Set down word for word each line from the start of the listing through the line that contains "seam: X of the left end joint.", both included.

= = = =

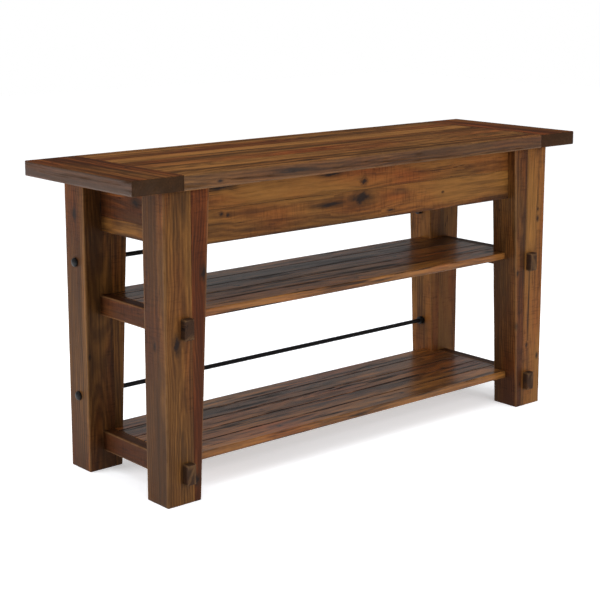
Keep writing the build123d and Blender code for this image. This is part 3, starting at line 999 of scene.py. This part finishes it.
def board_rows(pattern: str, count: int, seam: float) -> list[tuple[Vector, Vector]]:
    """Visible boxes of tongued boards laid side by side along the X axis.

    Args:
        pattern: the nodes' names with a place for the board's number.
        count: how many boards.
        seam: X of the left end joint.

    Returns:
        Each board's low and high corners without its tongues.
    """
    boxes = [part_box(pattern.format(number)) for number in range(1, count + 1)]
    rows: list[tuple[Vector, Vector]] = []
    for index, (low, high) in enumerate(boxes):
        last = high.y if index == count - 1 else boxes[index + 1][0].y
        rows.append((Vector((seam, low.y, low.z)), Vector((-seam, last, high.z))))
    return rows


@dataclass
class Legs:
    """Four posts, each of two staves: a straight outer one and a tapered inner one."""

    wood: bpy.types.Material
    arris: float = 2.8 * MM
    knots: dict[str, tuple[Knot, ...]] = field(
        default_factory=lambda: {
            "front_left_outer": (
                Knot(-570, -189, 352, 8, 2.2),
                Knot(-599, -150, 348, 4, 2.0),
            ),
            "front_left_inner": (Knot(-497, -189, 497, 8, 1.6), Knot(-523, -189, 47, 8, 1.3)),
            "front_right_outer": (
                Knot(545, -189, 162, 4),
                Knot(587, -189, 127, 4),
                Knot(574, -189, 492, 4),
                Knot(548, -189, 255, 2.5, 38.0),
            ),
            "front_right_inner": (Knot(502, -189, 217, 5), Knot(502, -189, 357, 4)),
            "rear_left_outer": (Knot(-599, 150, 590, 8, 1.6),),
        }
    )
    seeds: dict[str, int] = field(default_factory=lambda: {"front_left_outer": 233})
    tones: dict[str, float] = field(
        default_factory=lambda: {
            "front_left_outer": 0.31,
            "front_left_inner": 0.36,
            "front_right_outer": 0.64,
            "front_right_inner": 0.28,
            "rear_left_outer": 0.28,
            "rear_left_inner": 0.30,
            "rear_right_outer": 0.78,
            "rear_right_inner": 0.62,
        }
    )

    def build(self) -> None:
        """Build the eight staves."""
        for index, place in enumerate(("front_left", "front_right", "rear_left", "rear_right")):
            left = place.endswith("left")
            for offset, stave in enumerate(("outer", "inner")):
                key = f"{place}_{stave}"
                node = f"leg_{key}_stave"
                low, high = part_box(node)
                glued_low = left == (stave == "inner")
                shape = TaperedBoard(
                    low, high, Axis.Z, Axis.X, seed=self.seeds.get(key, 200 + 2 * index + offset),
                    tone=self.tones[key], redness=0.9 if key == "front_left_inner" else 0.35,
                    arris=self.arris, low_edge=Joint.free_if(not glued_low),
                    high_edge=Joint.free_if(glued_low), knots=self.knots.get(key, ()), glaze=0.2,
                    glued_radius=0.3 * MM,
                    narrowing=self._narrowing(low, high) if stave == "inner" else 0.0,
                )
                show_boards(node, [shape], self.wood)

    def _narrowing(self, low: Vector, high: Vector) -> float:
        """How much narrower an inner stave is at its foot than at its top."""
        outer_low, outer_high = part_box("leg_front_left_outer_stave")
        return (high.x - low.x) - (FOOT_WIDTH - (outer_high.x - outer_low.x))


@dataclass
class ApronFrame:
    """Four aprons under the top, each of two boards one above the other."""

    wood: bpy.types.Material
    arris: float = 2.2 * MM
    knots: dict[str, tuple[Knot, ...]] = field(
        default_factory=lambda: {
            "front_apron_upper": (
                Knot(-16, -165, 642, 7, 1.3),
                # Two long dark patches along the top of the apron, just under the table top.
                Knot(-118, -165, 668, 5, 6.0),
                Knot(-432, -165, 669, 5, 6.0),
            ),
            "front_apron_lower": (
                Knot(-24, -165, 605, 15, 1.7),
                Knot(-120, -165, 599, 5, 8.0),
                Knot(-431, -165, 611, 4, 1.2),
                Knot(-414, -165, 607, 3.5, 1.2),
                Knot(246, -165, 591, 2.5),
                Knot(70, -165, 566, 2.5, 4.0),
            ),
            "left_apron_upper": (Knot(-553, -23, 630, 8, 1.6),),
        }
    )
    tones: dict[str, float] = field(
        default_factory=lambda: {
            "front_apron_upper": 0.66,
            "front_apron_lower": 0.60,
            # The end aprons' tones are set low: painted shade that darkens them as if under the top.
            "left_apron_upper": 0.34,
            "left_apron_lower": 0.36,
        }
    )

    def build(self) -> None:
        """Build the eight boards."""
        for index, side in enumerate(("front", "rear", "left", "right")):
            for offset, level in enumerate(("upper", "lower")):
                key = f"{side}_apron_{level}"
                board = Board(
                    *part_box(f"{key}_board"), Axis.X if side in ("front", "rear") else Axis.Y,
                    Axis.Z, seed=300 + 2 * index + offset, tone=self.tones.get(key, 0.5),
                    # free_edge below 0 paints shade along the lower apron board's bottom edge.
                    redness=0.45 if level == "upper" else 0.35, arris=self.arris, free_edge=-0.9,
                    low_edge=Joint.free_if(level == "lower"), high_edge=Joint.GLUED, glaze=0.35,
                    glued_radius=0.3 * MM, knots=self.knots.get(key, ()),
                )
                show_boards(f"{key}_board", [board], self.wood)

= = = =

*EXPECTED OUTPUT:*
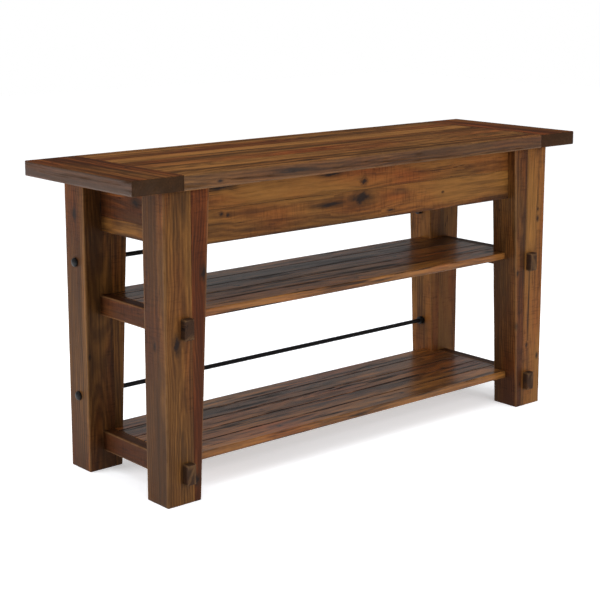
Keep writing the build123d and Blender code for this image. This is part 3, starting at line 999 of scene.py. This part finishes it.
def board_rows(pattern: str, count: int, seam: float) -> list[tuple[Vector, Vector]]:
    """Visible boxes of tongued boards laid side by side along the X axis.

    Args:
        pattern: the nodes' names with a place for the board's number.
        count: how many boards.
        seam: X of the left end joint.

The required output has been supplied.